Zedlist – Part Twelve
Colin had strong views on many subjects; he’d made an entire career from doing so. He had been hosting a popular radio chat show now for over fifteen years. Millions of listeners tuned in to hear his opinions on all kinds of subjects from Gay Marriage to Horse Meat in Cornish Pasties. Some people viewed him as a bigot and a dinosaur, some thought he was a voice of the every man, and some viewed him as parody: “He totally knows what he’s doing, it’s very post modern”. Colin was very aware of these people and he thought they were all “fucking wankers”. However people chose to perceive Colin’s personality, the fact was that he always got great listening figures. The controversy around his outlandish views on sensitive topics only helped to fuel his growing popularity. He was like the Jeremy-Clarkson-Meets-Alf-Garnet of the radio broadcasting world.
Amy had tried her best to stay under the radar as far as the press and media where concerned. She had no interest whatsoever in cashing in on her dad’s celebrity status.
Amy drove her mother to the doctors and sat in the waiting room, she was seated next to an elderly gentleman who kept coughing without covering his mouth. She looked around the room at the posters. After exhausting the reading material on the wall she picked up a woman’s magazine and started perusing the pages. She didn’t often read anything like it, but was curious from a sociological point of view. It had all of the regular stories of women being too thin or too fat, celebrity break ups and fashion dos and don’ts. Someone had drawn a moustache on Carmen Diaz and in a weird kind of way it almost suited her. She imagined her in a top hat and a cane, doing the Charleston with a row of chorus girls behind her. This brought a smile to Amy’s face. “You look pretty when you smile,” a voice said from doorway. Looking up she saw that it was her mum.
“I can’t remember the last time I saw you happy”, Mad was noticeably more lucid than usual.
“What did the doctor say?” asked Amy.
“My blood pressure is normal and they said that they will do some blood tests and let me know,” Mad said.
“And how are you feeling?”
“I’m OK, but I’m exhausted, everything is a struggle at the moment. Just getting out of bed seems difficult. I’m sure I’ll be okay when I’ve had some rest.” Mad wasn’t convincing either of them.
Amy drove back from Chelmsford through the winding country lanes of Essex, she liked driving at this time of day. There was no congestion and the boy racers were either at work or still in bed. When they got home Mad took her pills straight away and rested in the front room while Amy made lunch. Mad was staring at her food, the medication affected her appetite. After a few bites she went back up to bed.
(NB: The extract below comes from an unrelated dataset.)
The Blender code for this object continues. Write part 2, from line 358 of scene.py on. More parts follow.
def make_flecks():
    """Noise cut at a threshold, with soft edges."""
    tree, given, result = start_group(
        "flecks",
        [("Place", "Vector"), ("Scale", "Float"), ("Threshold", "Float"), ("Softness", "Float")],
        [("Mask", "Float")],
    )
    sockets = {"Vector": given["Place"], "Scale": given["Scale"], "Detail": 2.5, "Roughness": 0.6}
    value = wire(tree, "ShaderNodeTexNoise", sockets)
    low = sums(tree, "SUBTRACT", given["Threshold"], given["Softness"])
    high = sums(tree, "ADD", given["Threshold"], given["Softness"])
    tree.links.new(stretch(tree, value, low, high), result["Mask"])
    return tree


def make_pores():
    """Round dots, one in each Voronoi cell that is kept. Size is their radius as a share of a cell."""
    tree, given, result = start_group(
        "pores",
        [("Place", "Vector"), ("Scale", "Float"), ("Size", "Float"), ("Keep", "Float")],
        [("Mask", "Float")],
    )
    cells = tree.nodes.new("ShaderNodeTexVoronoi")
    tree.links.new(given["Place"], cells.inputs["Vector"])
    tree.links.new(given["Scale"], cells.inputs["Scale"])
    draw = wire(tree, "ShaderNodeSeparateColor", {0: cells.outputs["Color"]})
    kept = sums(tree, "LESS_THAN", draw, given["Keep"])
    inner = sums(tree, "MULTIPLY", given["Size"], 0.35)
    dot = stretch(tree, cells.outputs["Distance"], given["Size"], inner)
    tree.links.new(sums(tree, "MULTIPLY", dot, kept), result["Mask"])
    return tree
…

Once Amy had done an hour of job-searching she decided to log into her twitter account. One of her pen-friends had tweeted a brief account of her recent holiday, with a link to pictures of Tuscany, and another was from Loveness who had made a comment about a young African stand-up comedian dying with the tag of #zedlist. Amy clicked on the tag to see other comments on the subject and found thousands.
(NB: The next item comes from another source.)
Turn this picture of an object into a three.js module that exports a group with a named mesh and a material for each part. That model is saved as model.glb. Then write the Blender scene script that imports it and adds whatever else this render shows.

That evening at dinner Amy mentioned the Zed List phenomenon to her father.
“Did you know that there has been a massive increase in deaths of minor celebrities over the past few months” she said.
“What are you talking about now?” Colin said.
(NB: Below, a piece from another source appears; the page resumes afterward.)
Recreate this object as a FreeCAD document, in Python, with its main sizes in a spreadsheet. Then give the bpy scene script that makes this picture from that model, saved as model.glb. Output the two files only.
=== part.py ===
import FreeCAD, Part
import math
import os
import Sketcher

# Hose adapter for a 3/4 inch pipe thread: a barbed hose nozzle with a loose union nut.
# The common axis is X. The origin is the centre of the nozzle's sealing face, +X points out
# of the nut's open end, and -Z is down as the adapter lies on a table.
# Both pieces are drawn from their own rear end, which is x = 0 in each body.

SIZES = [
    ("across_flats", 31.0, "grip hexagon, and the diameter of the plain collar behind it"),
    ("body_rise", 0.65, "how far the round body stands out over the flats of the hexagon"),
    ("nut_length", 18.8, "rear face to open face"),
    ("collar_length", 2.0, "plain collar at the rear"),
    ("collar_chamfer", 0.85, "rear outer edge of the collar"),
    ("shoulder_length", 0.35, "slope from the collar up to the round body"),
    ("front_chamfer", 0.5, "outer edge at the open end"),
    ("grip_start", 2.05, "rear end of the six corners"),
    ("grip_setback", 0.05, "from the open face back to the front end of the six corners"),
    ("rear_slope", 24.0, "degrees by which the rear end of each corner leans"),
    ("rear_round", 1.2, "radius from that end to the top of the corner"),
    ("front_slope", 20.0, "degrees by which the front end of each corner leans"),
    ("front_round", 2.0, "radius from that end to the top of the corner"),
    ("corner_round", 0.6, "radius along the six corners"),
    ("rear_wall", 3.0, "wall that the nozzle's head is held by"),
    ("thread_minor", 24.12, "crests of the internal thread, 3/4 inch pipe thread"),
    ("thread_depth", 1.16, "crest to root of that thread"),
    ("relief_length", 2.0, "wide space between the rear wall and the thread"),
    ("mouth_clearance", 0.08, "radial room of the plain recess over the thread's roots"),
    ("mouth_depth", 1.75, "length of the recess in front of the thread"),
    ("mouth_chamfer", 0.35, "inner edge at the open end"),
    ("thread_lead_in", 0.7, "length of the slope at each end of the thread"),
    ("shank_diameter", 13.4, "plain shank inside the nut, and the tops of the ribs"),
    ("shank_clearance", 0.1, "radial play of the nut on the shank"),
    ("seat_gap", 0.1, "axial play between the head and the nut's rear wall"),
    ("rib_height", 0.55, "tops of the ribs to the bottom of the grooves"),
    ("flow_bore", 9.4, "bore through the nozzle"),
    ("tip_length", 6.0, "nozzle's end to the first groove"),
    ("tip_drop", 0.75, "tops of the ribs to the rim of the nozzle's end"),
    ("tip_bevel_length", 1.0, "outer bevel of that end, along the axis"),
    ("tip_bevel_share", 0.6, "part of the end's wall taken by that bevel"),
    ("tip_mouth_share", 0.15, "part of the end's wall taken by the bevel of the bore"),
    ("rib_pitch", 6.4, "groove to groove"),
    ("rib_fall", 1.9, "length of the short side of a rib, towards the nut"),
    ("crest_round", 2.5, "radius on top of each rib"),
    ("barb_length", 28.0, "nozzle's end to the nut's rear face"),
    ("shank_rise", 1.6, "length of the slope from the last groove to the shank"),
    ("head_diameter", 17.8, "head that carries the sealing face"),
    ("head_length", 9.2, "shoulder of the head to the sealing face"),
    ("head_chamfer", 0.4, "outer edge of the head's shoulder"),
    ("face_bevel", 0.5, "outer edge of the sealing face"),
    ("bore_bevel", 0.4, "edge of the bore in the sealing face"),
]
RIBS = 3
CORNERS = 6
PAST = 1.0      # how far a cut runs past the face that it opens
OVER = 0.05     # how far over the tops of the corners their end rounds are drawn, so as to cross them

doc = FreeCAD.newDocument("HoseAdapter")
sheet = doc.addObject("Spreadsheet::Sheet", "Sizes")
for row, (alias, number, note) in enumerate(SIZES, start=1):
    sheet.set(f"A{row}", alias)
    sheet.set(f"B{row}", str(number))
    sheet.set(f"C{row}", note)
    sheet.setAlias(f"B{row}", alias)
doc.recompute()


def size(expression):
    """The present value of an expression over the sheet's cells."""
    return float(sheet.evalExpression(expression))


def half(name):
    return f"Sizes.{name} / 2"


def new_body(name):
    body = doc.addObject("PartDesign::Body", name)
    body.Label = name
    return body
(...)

“Loads of people are talking about it online, and they are saying that celebrities are part of some kind of conspiracy or cult” she said.
“Give me a break. You need to watch what you read, instead of filling your head full of crap,” Colin said.
“I just thought you might want to know, being part of that world,” Amy said.
“Part of what world?” said Colin.
“Y’know, you see celebrities in your job everyday don’t you, I just thought you might have heard something about it”.
“Now you mention it Amy, there have been some weird meetings at work recently, we all get naked and start chanting and drawing penta-fucking-grams on the…”
“I’m sorry I said anything” Amy said and continued eating her dinner in silence.
“Ask a stupid bloody question…” Colin said, laughing with a mouthful of pork.
The next day on Colin’s radio show he was tackling the subject of privacy in the media, following the phone hacking scandals that had been an on-going issue.
“Where is the line here? Do celebrities sacrifice a level of privacy when they take on the role of fame, or should the media have respect their personal lives? The phone lines are now open.”
The callers came in, being vetted by Lindsay the show’s producer, and then were handed over to Colin live on the air. There were people on both sides of the argument. About twenty minutes into the segment Colin diverted from the main topic.
“My daughter told me about something last night, a thing that people are calling the Zed List. Idiots are claiming that celebrities are being possessed by demons. Does anyone know anything about this guff? You know the number.”